The other thing I grabbled with that night was the fact that, many of the students that didn’t make the A-B honor roll were students just two years ago competing to see who could be on the honor roll for 4 six-weeks straight. In other words, these students in eighth grade were formally top students of the month for the last two years. What over a period of two years or less could have affected these students to drop down to the lower performing students today? I don’t have an answer for this one. SURPRISED?!!! I am. So the next step for me is to interview the student to see what factors have played in his life for him to have declined. I do have a starting position though. One particular student’s parents said that this year as an eighth grader they decided to let him be independent about his school work; trying to give him the responsibility to make sure he takes care all of that on his own. His parents weren’t going to hound him every day about work or always be on his back.
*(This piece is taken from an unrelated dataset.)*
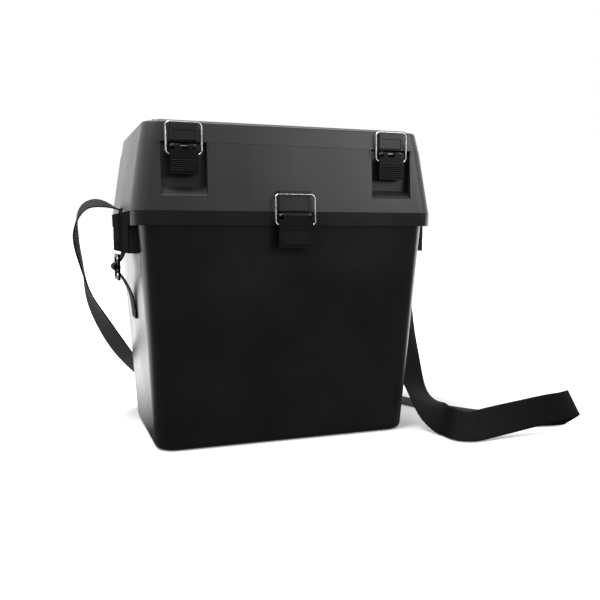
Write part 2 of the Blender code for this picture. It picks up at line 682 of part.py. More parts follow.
def make_slider(side, sign):
    """A three-bar slider that the free end threads through, so that it can't pull up into the lug. Its
    middle bar is round."""
    x, z, thick, bar_r = 0.2010, 0.2230, 0.0015, 0.0035
    half = (0.0245, 0.0167)     # half width and half height
    slider = block(f"slider_{side}", (sign * x - thick, -half[0], z - half[1]),
                   (sign * x + thick, half[0], z + half[1]), helper=False)
    open_half = (half[0] - 0.0035, half[1] - 0.0041)
    slot = block(f"{side} slider window", (sign * x - 0.01, -open_half[0], z - open_half[1]),
                 (sign * x + 0.01, open_half[0], z + open_half[1]))
    join(slider, slot, "DIFFERENCE")
    bar_half = open_half[0] + 0.001
    bar = rod(f"{side} slider bar", -bar_half, bar_half, -sign * (x + 0.0012), z, bar_r)
    for v in bar.data.vertices:
        v.co = (-v.co.y, v.co.x, v.co.z)
    join(slider, bar, "UNION")
    set_origin(slider, (sign * x, 0, z))
    finish(slider, LEVER)


LID_HINGE = axle_empty("lid axis", (0, *LID_AXIS))
CAP_HINGE = axle_empty("cap axis", (0, *CAP_AXIS), LID_HINGE)
make_tub()
make_lid()
make_cap()
hinge_pins("lid", LID_HINGE_X, LID_AXIS)
hinge_pins("cap", CAP_HINGE_X, CAP_AXIS)
make_bail(CENTRE_LATCH, make_lever(CENTRE_LATCH, None))
for small in SMALL_LATCHES:
    make_bail(small, make_lever(small, LID_HINGE))
make_inner_tray()
make_dividers()
make_strap()
for strap_side, strap_sign in (("left", -1), ("right", 1)):
    make_strap_end(strap_side, strap_sign)
    make_slider(strap_side, strap_sign)
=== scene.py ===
"""The looks of a moulded fishing seat box: a black tub, a charcoal tackle lid and seat cap, three wire-bail
latches and a webbing shoulder strap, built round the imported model.

Metres, +Z up, front towards -Y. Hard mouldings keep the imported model's shapes and get rounded edges; the
webbing, wires, pins and grips are surfaces worked out here from two parameters.
"""
import json
from math import radians

import bmesh
import bpy
import numpy as np
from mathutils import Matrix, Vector

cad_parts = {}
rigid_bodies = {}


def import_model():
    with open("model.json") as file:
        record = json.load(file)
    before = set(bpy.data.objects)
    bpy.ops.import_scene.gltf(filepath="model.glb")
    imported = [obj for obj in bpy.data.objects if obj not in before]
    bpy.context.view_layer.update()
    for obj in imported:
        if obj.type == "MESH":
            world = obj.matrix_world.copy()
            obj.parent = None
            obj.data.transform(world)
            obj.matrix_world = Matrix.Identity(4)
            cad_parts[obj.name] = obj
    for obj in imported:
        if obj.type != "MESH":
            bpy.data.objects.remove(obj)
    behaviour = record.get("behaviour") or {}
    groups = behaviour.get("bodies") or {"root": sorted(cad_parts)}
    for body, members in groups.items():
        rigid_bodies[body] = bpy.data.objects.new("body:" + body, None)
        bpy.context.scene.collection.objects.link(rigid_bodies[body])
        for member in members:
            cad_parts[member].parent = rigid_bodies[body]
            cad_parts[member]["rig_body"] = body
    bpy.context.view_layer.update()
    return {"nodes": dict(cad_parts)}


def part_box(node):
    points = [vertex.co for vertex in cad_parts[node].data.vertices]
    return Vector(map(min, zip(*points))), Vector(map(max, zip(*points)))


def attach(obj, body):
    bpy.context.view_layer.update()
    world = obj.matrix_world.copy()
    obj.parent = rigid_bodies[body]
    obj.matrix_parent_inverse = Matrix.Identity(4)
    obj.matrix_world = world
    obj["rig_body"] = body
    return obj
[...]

They were just going to ask him if he did his work and they hoped he would tell them the truth. After finding out how he has been performing they decided that this independent privilege was over. They were now going to make sure he does his homework. They took things away from him and then they decided that he had to prove to them he was able to do his work on his own again. When I look at this, I do ask another question. When is it proper to start giving children complete responsibility of their work? This is something that I have a hard time trying to figure out even though I do have somewhat of an answer. However, what is the starting percentage. For example, at the eighth grade level, do you start off with 15%, 30% or 50%? No child should get anything over 50% percent, but what is starting? I don’t know what I can say at this moment, but I do know that responsibility has to take place at this stage in children’s lives.